Now, a collaboration led by Professor JC Séamus Davis and Professor Stephen J Blundell of the University of Oxford’s Department of Physics has developed a new approach to detecting and studying these ‘emergent’ magnetic monopoles – including the discovery that, when amplified, the noise they make is audible to humans. The findings are published in the journal Nature.
In 2018, Professor Blundell and his colleagues Dr Franziska Kirschner and Dr Felix Flicker predicted that the random motion of magnetic monopoles inside these compounds would generate a very specific kind of magnetisation noise.

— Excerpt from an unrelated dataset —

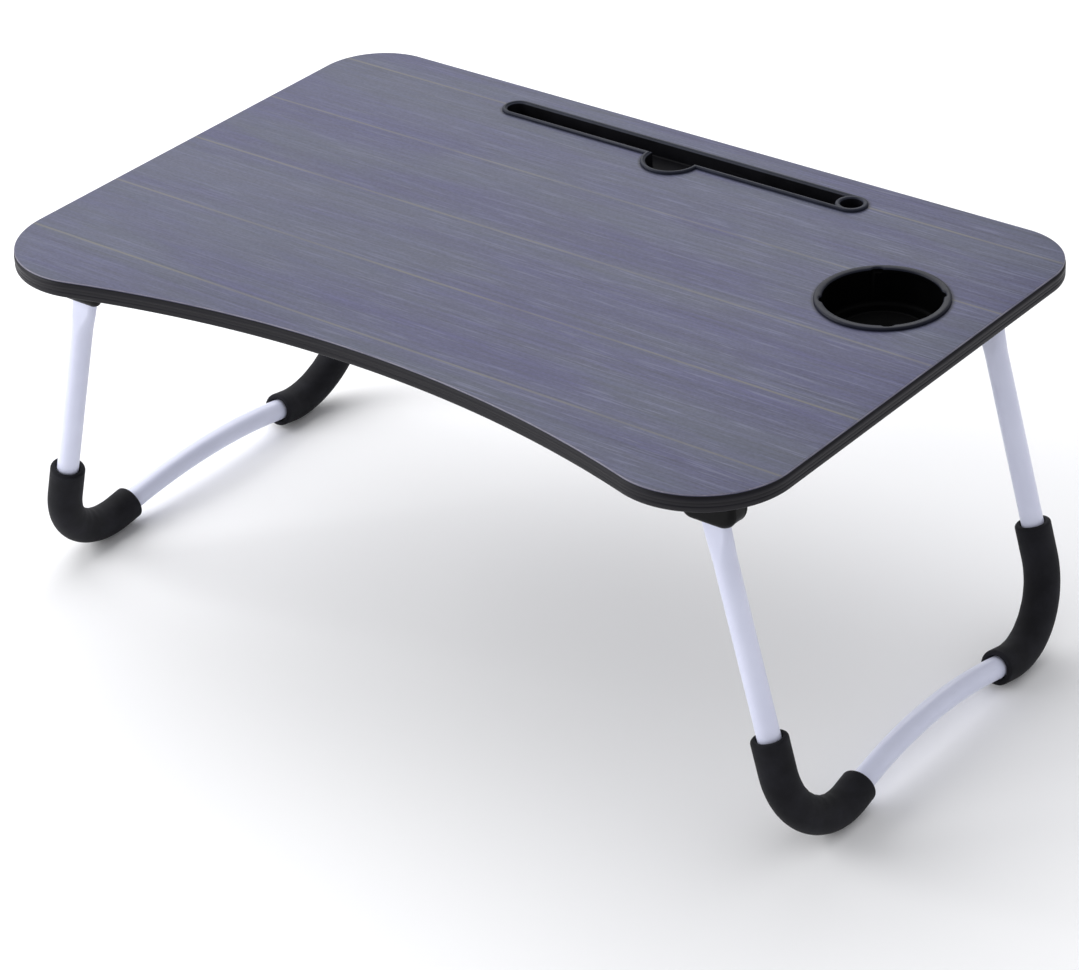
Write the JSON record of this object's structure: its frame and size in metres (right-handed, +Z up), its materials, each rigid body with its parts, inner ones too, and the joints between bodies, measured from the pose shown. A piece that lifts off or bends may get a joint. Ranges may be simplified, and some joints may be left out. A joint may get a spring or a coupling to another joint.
{
  "type": "folding tray table",
  "caption": "Low folding tray table with a belly-cut laminate top, tablet slot, pen hole and cup holder, on two splayed bent-tube leg frames with foam foot sleeves.",
  "frame": {"origin": "on the floor, under the middle of the table, with the legs open", "axes": "+X to the right of the user, +Y to the back edge with the tablet slot, +Z up"},
  "size_m": [0.6414, 0.4, 0.2669],
  "materials": {
    "laminate": "satin printed wood-grain laminate, blue-grey",
    "core": "raw fibreboard",
    "backing": "plain dark laminate",
    "trim": "satin black-grey extruded edging",
    "liner": "satin moulded",
    "cup": "satin to gloss moulded",
    "bracket": "satin moulded",
    "pin": "bright riveted",
    "bush": "natural nylon",
    "screw": "zinc plated",
    "leg_paint": "semi-gloss white powder coat",
    "sleeve": "matte closed-cell foam"
  },
  "bodies": {
    "tray": {"tray_core": "core", "top_laminate": "laminate", "bottom_laminate": "backing", "edge_trim": "trim", "slot_liner": "liner", "cup_holder": "cup", "bracket_front_left": "bracket", "bracket_front_right": "bracket", "bracket_rear_left": "bracket", "bracket_rear_right": "bracket", "pivot_pin_front_left": "pin", "pivot_pin_front_right": "pin", "pivot_pin_rear_left": "pin", "pivot_pin_rear_right": "pin", "bracket_screws": "screw"},
    "right_leg": {"leg_tube_right": "leg_paint", "pivot_bush_front_right": "bush", "pivot_bush_rear_right": "bush", "foot_sleeve_front_right": "sleeve", "foot_sleeve_rear_right": "sleeve"},
    "left_leg": {"leg_tube_left": "leg_paint", "pivot_bush_front_left": "bush", "pivot_bush_rear_left": "bush", "foot_sleeve_front_left": "sleeve", "foot_sleeve_rear_left": "sleeve"}
  },
  "joints": [
    {"name": "right_leg_fold", "type": "hinge", "parent": "tray", "child": "right_leg", "pos_m": [0.25, 0, 0.239], "axis": [0, 1, 0], "range_deg": [0, 104.5]},
    {"name": "left_leg_fold", "type": "hinge", "parent": "tray", "child": "left_leg", "pos_m": [-0.25, 0, 0.239], "axis": [0, -1, 0], "range_deg": [0, 104.5]}
  ]
}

This means that a crystal of one of these magnetic insulators should spontaneously generate wildly and randomly fluctuating magnetic fields both internally and externally, as the monopoles move around. The catch was that these fields vary rapidly and randomly at every point, so that the net fluctuating field through a sample was predicted to be near one billionth of the Earth’s field.

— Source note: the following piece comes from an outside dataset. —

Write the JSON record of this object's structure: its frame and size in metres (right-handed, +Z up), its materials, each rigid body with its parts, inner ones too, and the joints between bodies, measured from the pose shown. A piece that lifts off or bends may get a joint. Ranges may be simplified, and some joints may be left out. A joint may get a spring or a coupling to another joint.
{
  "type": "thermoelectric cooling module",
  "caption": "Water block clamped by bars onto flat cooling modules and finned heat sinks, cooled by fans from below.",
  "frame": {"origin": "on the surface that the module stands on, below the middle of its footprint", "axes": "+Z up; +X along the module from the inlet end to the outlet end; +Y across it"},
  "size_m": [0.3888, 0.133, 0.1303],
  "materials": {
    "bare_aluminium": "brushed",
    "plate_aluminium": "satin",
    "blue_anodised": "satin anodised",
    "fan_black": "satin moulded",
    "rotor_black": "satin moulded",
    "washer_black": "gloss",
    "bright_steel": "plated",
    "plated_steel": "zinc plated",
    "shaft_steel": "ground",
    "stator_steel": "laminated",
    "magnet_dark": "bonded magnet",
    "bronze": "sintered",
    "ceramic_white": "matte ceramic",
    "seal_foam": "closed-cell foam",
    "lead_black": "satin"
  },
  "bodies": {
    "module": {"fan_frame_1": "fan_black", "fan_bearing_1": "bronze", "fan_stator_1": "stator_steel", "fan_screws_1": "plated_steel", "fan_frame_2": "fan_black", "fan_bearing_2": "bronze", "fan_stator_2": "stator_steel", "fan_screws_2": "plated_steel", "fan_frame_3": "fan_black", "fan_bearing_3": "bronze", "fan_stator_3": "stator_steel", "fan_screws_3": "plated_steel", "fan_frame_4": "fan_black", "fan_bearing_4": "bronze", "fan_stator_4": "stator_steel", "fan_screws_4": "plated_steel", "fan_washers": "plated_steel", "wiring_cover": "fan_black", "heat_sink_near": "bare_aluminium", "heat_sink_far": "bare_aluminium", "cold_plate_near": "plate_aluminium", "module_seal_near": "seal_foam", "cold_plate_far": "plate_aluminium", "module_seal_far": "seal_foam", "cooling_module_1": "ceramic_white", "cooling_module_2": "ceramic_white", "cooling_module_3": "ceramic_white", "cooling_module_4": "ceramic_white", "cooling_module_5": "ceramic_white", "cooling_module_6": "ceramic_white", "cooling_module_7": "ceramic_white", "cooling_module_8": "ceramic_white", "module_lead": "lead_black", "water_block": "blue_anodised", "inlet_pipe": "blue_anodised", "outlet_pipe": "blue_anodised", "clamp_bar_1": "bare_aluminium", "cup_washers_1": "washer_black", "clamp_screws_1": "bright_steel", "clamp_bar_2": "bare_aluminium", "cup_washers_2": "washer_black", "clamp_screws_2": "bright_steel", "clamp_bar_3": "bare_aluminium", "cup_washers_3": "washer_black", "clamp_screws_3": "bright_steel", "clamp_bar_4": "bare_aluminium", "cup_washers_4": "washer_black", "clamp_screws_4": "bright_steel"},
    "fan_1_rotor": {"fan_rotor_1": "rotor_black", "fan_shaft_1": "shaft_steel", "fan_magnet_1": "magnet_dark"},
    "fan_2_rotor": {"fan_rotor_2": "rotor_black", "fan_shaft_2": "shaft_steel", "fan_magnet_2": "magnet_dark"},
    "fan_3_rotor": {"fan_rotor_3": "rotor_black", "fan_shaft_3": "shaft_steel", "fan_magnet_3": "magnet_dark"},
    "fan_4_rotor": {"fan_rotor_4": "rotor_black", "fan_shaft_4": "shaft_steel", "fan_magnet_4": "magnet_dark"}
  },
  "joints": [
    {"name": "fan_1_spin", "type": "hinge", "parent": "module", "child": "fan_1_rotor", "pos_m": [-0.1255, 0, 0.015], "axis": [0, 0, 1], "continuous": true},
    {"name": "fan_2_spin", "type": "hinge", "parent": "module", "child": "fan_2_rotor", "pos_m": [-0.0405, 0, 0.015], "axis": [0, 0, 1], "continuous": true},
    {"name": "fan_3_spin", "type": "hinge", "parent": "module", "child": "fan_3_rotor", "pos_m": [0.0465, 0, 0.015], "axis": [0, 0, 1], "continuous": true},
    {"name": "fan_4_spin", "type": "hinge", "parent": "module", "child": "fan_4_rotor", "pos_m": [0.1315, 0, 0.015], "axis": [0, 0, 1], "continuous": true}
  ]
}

In response, Professor Davis and colleague Dr Ritika Dusad built an exquisitely sensitive magnetic-field-noise spectrometer based on a superconducting quantum interference device – a SQUID.
Professor Davis said: “Virtually all the predicted features of the magnetic noise coming from a dense fluid of magnetic monopoles were then discovered emerging from crystals of Dy2Ti2O7. Extraordinarily, because this magnetic monopole noise occurs in the frequency range below 20kHz, when amplified by the SQUID it is actually audible to humans.”
Professor Blundell added: “What makes magnetic monopoles fascinating is that they ‘emerge’ from a dense lattice of magnetic monopoles, and this makes their motion highly constrained – very different from a typical gas of charged particles. This observation led us on a search for the signature of this constrained motion in the magnetic noise spectrum. These exciting results open up the possibility of using magnetic noise to study many other exotic magnetic systems containing different species of emergent particles.”